◆ Rows from a 3D modeling dataset ◆
•••••

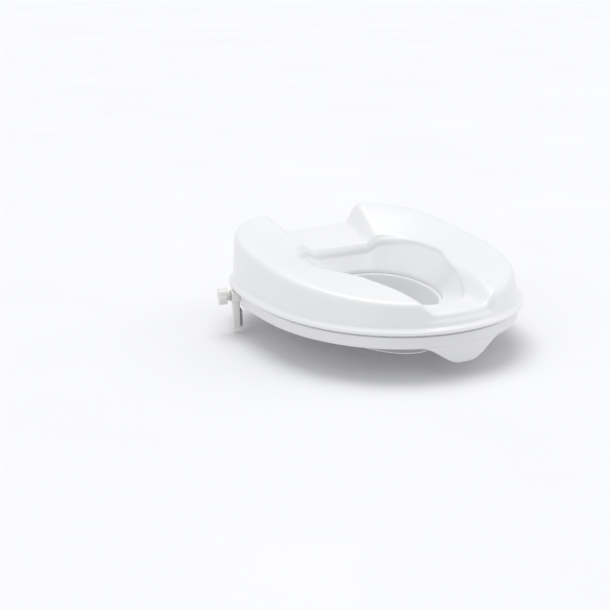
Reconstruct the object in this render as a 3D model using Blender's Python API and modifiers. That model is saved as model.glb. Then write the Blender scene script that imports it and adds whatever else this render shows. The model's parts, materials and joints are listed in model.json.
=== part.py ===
"""Raised toilet seat: a hollow moulded seat on a base ring, with two screw clamps.

Metres, +Z up. X is across the seat and -Y is its front. The origin is under the middle
of the seat, on the plane that the splash collar stands on.
"""
from math import atan2, cos, pi, radians, sin

import bmesh
import bpy
from mathutils import Matrix, Vector

MM = 0.001

# Seat
FLANGE_Z = 60 * MM          # underside of the seat's flange above the collar's foot
HALF_WIDTH = 180 * MM       # half the width over the flange
HALF_LENGTH = 215 * MM      # half the length over the flange
WAIST_Y = 4 * MM            # where the outline is widest
FRONT_POWER = 2.1           # superellipse powers of the outline: rounder in front,
REAR_POWER = 2.9            # squarer behind
WALL = 3 * MM               # moulded wall of the seat and of the base ring
SEAT_STEPS = 64             # facets round the seat
RECESS_FRONT_Z = 22 * MM    # floor of the front recess above the flange's underside
RECESS_REAR_Z = 33 * MM     # floor of the rear recess where it meets the aperture
RECESS_REAR_RISE = 13 * MM  # what that floor climbs to its back edge
RECESS_REAR_DISH = 4 * MM   # what it climbs towards the horns
APERTURE_RIM_Z = 45 * MM    # seat surface round the aperture, above the flange's underside
APERTURE_Y = 10 * MM        # where the aperture is widest
APERTURE_HALF = 96 * MM
APERTURE_FRONT = 168 * MM
APERTURE_REAR = 96 * MM

# Splash collar and the mouth at the foot of the funnel
MOUTH_HALF = 70 * MM
MOUTH_FRONT = 118 * MM
MOUTH_REAR = 84 * MM
FUNNEL_FOOT = 4 * MM        # upright stretch at the foot of the funnel
COLLAR_WALL = 2.5 * MM
COLLAR_TOP = -1.5 * MM      # top of the collar's flange, from the seat flange's underside
COLLAR_DRAFT = 3 * MM       # how far the collar closes in on its way down
COLLAR_LEDGE = 5 * MM       # width of the ledge inside the funnel's foot
GAP = 0.3 * MM              # between pieces that touch

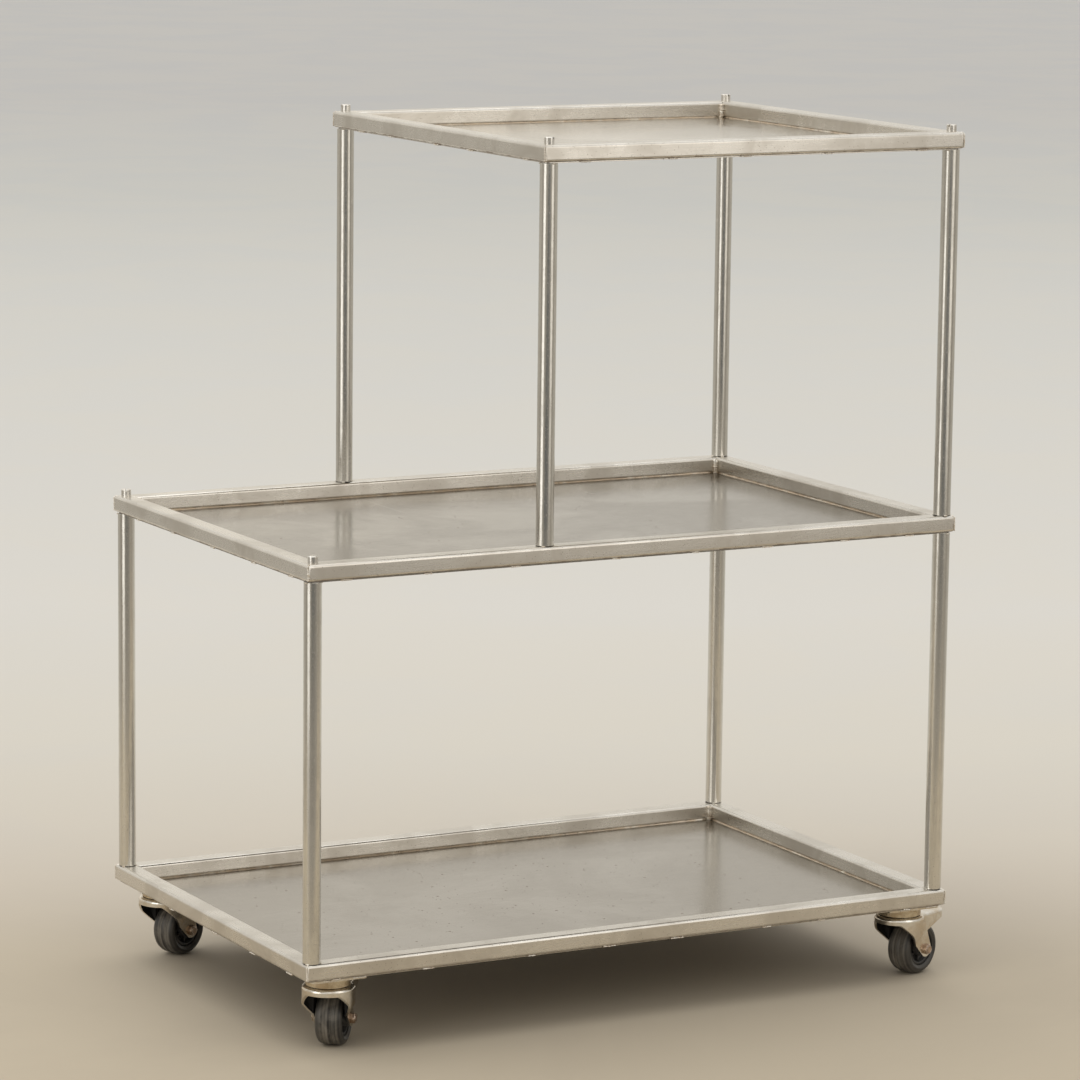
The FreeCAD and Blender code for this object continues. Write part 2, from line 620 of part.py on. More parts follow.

•••••

Lines that include the word "this" — how many are there in the data? Answer with the number alone.

2